- Ayebo Biomass Power Station
- Country: Ivory Coast
- Location: Ayebo, Aboisso Department, Comoé District, Sud-Comoé Region
- Coordinates: 05°26′22″N 03°16′09″W﻿ / ﻿5.43944°N 3.26917°W
- Status: Under construction
- Commission date: 2024 Expected
- Construction cost: €237 million (US$263.9 million)
- Owner: Biovéa Énergie SA

Thermal power station
- Primary fuel: Biomass

Power generation
- Nameplate capacity: 2 x 23 MW = 46 MW (62,000 hp)
- Capacity factor: 337 GWh

= Ayebo Biomass Power Station =

Biomass power station in Ivory Coast

Ayebo Biomass Power Station, also Biovéa Biomass Power Station, is a 46 MW biomass-fired thermal power plant under development in Ivory Coast. Biovéa Énergie SA, a special purpose vehicle company, has been awarded the concession contract to design, finance, construct, operate and maintain the power station. As raw material, the power station is designed to use palm oil waste.

==Location==
The power plant is under construction in the village of Ayebo, in Aboisso Department, Comoé District, Sud-Comoé Region, in southeastern Ivory Coast. Ayebo is located approximately 290 km, by road, south of Abengourou, the district capital. This is about 108 km, by road, northeast of Abidjan, the capital and largest city in the country.

==Overview==
In January 2020, the development contract was awarded to (a) Électricité de France (EDF), the national electricity utility of France (b) Meridiam, a French public infrastructure financier and (c) Biokala SA., an "Ivorian biomass producer", a subsidiary of the Sifca Group.

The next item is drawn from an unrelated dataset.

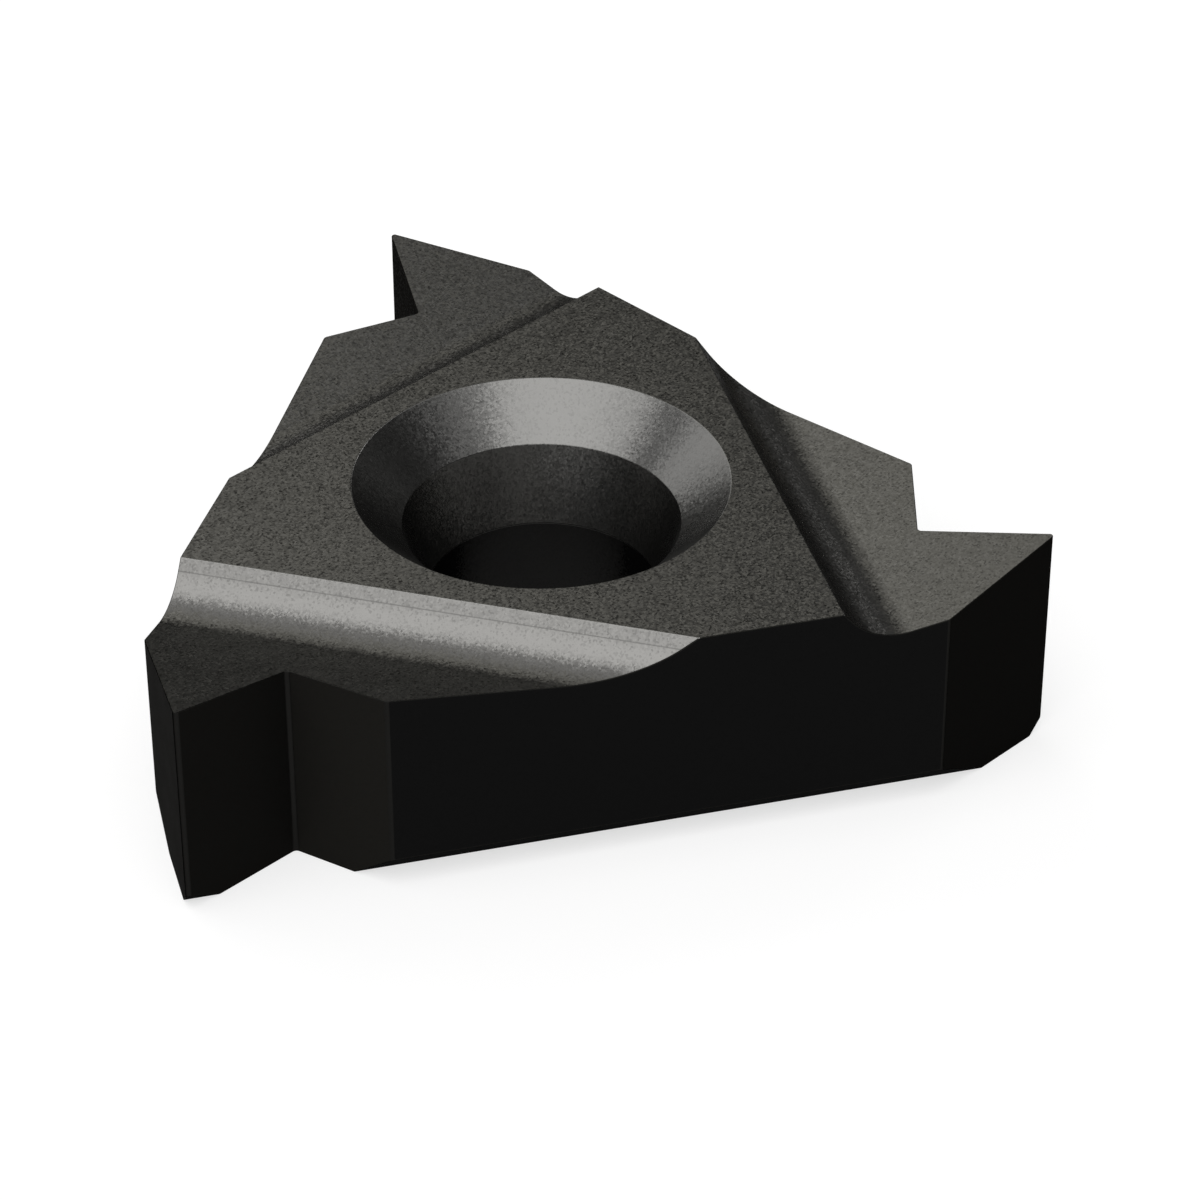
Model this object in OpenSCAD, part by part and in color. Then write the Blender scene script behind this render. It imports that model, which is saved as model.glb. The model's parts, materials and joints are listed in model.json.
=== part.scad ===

The power station will burn palm oil waste, sourced from 12,000 Ivorian farmers, to heat water and produce steam. The steam will be used to turn turbines and generate electricity. The power generated will be sold to the Electricity Company of Ivory Coast (Compagnie Ivoirienne d’Électricité) (CIE), under a 25-year power purchase agreement.

==Ownership==
The Ayebo biomass power plant is under development by the consortium that owns it. The owners formed a special purpose vehicle that owns and plans to operate and maintain the power station after completion. That company is called Biovéa Énergie SA. The table below illustrates the shareholding in Biovéa Énergie SA.

Shareholding in Biovéa Énergie SA.
| Rank | Shareholder | Domicile | Percentage | Notes |
|---|---|---|---|---|
| 1 | Électricité de France | France | 40.00 |  |
| 2 | Meridiam | France | 36.00 |  |
| 3 | Biokala SA | Ivory Coast | 24.00 |  |
|  | Total |  | 100.00 |  |

==Construction costs and timeline==
The total cost for the power plant is estimated at US$223 million. Proparco, the subsidiary of the French Development Agency (AFD), FMO (Netherlands) and Société Générale have jointly lent €90 million (approximately US$110 million), towards this project.

Électricité de France was assigned the engineering, procurement, and construction function. Meridiam was assigned the financial role, while Biokala is responsible for the supply chain of the palm oil waste. Construction was expected to start in 2020, with commercial commissioning in 2023.

In March 2022, Afrik21.africa reported that earthworks at the construction site had started on 24 February 2022, with completion anticipated in 2023. In August 2022, Biovea Energie, the special purpose vehicle company contracted China Energy Engineering Corporation (CEEC) to build the plant. Completion is expected in 2024.

==Associated benefits==
As a byproduct, the plant will produce ash that is rich in potassium, to be used as fertilizer by the farmers, increasing yields of palm oil and other food crops. The power station will consume an estimated 476,000 tonnes of palm oil waste annually to generate 337 giga-watt hours (GWH), every year, foregoing the emission of 1.6 million tonnes of carbon dioxide annually. During the construction phase, an estimated 500 jobs are expected to be created and about 1,000 jobs will come to life when the plant achieves commercial commissioning.

==Developments==
In July 2023, Afrik21 and ESI-Africa reported that the project had reached financial close. The Emerging Africa Infrastructure Fund (EAIF), a subsidiary of the Private Infrastructure Development Group (PIDG) approved a loan of €35 million (US$38.9 million) towards the construction of this power station. In addition, PIDG itself will provide an €8 million (US$8.9 million) grant to fund what is referred to as a "Viability Funding Gap". This is in addition to funding by Proparco and FMO Netherlands. Completion and commercial commissioning are expected in 2024.